**Task to carry out:**
How does the data below read from its first line through the line containing "graph: The material's graph."? Print those lines exactly.

**Entries with model source code:**
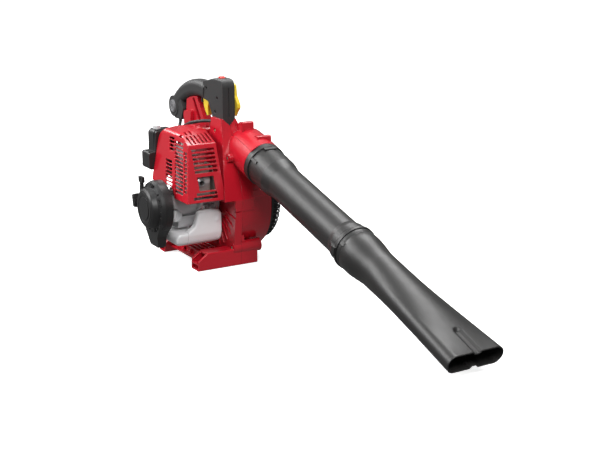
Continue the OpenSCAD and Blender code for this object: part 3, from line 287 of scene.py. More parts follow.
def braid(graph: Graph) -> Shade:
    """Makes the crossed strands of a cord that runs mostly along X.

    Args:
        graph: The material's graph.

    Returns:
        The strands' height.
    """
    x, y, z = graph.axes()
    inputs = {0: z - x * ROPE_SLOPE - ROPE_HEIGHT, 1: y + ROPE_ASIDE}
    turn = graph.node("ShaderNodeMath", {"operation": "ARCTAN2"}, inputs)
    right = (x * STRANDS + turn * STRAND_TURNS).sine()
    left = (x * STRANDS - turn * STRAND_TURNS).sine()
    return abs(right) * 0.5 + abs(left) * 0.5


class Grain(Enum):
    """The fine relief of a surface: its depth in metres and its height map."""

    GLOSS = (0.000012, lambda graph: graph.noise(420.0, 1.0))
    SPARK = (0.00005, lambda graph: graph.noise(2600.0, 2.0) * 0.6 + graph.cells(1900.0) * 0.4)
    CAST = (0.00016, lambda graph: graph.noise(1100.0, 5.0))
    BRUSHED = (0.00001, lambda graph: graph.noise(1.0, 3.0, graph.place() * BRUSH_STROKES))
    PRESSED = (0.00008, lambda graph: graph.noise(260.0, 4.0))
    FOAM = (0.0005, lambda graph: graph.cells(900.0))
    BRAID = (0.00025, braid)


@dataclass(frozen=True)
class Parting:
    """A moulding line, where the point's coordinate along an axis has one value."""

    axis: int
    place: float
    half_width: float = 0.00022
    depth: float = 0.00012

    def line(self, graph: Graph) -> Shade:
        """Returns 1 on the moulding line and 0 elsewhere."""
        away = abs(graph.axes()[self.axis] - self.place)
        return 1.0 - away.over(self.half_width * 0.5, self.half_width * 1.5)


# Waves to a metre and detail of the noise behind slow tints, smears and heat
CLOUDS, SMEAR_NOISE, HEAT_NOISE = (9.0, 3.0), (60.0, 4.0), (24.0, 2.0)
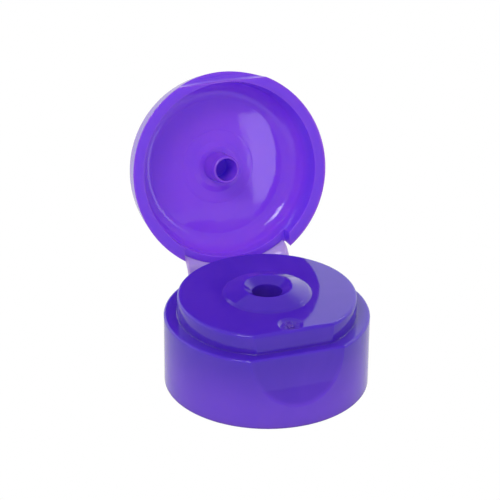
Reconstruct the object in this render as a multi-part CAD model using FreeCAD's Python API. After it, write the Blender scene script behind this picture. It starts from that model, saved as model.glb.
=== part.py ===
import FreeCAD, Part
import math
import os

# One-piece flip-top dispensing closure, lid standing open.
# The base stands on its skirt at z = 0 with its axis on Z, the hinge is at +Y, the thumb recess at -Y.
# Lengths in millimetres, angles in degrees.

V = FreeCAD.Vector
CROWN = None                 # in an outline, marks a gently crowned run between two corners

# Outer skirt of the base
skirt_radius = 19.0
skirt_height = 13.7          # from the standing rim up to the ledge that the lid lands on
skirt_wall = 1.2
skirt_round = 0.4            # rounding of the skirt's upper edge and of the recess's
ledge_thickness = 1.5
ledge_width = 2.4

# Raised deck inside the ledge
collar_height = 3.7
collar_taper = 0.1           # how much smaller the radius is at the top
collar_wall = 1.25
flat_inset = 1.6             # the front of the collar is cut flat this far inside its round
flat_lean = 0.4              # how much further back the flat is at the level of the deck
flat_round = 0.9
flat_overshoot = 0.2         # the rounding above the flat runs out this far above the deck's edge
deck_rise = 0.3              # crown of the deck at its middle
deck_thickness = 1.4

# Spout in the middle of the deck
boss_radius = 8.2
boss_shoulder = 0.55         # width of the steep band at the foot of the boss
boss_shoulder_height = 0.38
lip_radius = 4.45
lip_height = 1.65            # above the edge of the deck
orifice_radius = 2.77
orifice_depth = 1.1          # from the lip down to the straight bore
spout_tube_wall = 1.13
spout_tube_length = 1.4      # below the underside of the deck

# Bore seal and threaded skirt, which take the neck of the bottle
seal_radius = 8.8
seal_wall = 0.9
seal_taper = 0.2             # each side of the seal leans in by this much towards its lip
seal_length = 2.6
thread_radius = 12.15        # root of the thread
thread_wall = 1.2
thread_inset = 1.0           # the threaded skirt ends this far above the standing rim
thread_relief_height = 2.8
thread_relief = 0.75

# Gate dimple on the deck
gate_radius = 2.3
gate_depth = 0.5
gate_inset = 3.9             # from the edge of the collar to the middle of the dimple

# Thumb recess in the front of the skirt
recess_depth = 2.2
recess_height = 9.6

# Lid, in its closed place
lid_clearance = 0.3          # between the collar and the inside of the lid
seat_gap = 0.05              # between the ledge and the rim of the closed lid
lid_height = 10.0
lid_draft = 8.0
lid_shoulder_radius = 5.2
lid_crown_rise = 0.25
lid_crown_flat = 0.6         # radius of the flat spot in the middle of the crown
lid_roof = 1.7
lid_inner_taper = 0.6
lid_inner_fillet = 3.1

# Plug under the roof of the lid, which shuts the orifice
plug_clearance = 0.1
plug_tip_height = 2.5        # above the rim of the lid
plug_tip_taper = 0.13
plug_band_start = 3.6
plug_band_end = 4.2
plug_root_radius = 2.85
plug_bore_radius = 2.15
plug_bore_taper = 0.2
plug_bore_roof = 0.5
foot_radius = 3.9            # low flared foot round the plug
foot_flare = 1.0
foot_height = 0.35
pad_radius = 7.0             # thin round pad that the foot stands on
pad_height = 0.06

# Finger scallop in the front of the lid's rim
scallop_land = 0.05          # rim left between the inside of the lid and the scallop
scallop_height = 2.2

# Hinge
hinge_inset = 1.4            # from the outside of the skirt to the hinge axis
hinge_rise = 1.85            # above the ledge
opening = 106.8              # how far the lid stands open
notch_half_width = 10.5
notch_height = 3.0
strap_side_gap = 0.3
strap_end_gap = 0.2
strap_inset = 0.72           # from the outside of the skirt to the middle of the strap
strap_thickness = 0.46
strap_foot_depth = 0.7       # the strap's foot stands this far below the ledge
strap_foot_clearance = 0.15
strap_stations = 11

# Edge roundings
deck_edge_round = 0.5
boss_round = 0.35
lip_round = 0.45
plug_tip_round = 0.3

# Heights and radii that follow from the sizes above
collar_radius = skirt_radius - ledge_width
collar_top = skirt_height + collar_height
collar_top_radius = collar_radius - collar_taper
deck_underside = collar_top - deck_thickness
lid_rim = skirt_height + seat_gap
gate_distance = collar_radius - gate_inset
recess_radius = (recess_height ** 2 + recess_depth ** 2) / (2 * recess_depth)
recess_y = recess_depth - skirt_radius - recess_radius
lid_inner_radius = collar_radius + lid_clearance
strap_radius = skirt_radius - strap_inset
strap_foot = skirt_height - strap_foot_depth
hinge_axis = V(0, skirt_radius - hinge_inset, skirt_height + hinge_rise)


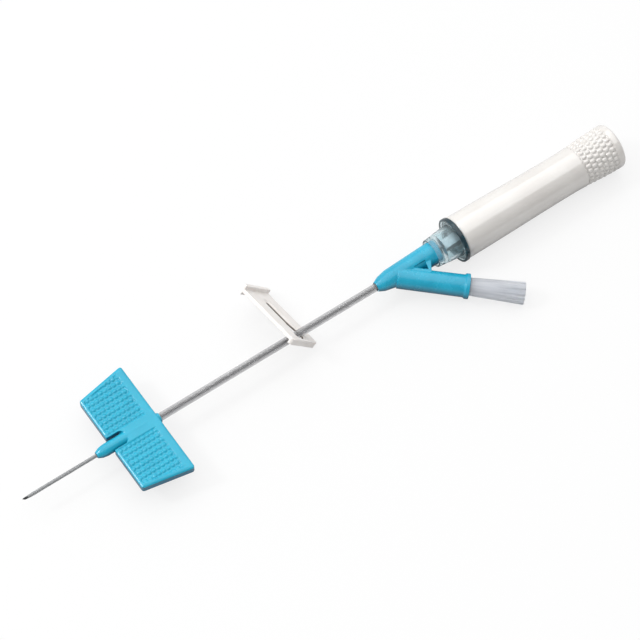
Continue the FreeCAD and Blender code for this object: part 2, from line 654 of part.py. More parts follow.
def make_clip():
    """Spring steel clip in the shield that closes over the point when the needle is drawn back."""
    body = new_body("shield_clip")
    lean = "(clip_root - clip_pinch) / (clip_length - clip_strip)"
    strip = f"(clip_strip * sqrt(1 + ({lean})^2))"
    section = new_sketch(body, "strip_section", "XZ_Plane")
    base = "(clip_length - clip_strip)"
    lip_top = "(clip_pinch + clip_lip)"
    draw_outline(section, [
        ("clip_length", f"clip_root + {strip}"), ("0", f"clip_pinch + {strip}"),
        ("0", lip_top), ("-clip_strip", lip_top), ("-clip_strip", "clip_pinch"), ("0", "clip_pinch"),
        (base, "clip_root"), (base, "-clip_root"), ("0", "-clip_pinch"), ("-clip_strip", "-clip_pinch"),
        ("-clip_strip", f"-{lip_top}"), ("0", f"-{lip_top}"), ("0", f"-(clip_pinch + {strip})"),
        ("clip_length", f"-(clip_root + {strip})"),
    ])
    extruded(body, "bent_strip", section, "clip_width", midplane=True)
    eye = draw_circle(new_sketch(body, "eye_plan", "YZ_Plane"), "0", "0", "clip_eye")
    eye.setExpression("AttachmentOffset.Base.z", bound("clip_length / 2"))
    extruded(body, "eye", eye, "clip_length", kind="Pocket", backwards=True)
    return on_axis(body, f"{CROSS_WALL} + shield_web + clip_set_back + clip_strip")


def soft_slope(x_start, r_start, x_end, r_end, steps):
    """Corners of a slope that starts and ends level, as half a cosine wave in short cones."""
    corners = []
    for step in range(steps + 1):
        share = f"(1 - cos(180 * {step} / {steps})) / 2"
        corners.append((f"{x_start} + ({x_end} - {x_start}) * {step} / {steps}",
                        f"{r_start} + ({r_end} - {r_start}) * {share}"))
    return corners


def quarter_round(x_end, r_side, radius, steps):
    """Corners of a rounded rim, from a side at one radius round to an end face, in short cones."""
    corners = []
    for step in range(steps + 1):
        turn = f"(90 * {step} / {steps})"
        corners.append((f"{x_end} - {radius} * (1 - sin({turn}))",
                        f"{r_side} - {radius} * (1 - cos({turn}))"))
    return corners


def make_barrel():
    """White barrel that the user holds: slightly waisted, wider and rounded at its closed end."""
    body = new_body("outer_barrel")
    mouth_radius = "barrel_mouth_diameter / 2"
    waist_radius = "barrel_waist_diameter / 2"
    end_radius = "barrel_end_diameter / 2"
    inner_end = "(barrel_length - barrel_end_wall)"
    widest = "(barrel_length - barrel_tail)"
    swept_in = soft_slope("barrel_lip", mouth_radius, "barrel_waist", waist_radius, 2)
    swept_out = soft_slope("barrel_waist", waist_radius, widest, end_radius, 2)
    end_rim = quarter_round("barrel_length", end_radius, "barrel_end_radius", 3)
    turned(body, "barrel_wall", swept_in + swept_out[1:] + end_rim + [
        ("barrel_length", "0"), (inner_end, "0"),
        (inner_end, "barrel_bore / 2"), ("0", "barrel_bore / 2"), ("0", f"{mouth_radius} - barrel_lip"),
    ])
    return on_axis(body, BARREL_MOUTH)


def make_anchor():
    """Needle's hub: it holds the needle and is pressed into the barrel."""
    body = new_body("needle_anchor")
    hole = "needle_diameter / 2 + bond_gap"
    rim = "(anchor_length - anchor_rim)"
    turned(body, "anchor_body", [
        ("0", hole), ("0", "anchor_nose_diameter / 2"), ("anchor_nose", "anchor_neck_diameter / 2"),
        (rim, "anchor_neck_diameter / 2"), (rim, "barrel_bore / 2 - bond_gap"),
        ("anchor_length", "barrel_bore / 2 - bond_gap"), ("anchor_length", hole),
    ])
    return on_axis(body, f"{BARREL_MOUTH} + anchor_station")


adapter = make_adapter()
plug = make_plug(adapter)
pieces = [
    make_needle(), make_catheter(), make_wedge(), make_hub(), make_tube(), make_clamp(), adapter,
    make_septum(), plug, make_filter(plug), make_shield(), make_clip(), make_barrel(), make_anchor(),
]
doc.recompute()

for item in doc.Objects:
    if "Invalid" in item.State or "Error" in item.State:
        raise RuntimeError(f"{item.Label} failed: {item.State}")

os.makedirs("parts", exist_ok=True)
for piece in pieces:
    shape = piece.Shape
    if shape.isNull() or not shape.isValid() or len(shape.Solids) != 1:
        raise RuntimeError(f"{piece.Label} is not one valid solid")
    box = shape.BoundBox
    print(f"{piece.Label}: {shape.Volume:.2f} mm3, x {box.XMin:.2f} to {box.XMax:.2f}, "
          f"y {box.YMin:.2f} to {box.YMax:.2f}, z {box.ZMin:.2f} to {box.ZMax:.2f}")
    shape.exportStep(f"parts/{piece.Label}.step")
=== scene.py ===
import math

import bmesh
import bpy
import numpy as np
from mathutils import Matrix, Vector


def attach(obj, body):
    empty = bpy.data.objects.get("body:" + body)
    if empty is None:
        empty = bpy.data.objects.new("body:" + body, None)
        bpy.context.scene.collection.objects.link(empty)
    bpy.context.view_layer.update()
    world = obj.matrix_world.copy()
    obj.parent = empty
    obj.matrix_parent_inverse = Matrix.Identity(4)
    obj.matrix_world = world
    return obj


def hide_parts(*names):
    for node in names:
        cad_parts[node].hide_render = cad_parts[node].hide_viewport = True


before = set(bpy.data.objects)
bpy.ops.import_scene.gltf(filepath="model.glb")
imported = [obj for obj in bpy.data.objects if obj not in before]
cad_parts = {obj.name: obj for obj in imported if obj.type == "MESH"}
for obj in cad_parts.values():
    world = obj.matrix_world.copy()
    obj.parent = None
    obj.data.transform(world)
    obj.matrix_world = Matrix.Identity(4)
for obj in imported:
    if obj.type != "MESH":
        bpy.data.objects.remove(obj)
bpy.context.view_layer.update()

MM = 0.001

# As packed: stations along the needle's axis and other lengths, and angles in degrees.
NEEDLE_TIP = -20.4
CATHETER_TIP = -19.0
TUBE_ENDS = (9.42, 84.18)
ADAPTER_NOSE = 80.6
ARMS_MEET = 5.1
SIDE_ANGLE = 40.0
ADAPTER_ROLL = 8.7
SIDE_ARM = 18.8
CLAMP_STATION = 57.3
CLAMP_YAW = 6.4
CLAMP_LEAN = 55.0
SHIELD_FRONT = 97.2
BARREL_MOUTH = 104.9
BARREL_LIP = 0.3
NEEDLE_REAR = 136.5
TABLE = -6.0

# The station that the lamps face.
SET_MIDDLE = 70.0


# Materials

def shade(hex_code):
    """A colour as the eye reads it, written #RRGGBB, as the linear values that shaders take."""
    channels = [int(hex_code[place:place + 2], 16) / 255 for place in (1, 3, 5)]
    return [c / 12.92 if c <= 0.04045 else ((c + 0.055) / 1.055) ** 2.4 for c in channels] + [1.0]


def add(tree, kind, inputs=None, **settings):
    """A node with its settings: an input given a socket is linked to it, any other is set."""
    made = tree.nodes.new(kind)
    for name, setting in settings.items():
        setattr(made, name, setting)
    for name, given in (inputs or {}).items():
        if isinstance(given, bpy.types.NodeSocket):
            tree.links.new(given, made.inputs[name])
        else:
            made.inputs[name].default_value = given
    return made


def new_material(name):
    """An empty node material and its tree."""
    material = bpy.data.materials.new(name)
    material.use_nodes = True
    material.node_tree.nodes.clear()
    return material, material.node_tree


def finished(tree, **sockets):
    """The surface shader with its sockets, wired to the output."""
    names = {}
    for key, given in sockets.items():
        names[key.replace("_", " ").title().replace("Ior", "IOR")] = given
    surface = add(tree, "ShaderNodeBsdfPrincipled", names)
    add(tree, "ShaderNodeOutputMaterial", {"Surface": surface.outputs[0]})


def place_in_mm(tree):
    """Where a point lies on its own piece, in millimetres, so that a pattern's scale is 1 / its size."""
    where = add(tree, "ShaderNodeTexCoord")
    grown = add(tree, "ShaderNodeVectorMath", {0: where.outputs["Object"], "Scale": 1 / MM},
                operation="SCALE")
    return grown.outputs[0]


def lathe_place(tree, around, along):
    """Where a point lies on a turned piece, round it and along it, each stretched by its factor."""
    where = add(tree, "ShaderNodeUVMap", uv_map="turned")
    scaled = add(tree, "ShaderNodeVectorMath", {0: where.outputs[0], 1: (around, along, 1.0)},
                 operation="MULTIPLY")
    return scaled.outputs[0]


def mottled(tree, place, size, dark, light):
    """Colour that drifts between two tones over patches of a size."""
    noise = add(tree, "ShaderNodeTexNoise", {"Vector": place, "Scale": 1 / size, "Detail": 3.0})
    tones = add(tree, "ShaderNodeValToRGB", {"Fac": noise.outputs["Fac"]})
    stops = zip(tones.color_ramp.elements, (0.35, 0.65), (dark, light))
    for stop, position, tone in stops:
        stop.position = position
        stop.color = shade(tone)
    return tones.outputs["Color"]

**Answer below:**
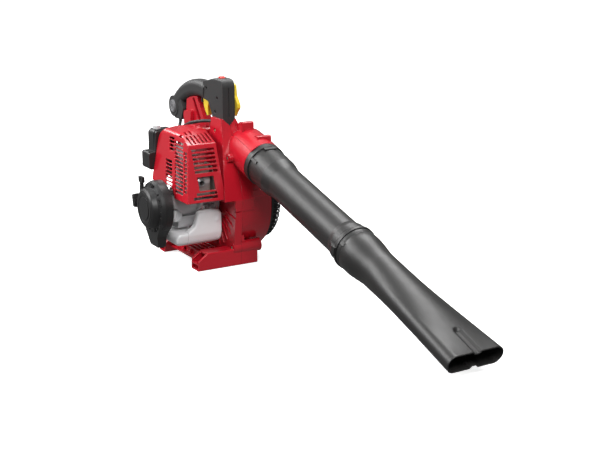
Continue the OpenSCAD and Blender code for this object: part 3, from line 287 of scene.py. More parts follow.
def braid(graph: Graph) -> Shade:
    """Makes the crossed strands of a cord that runs mostly along X.

    Args:
        graph: The material's graph.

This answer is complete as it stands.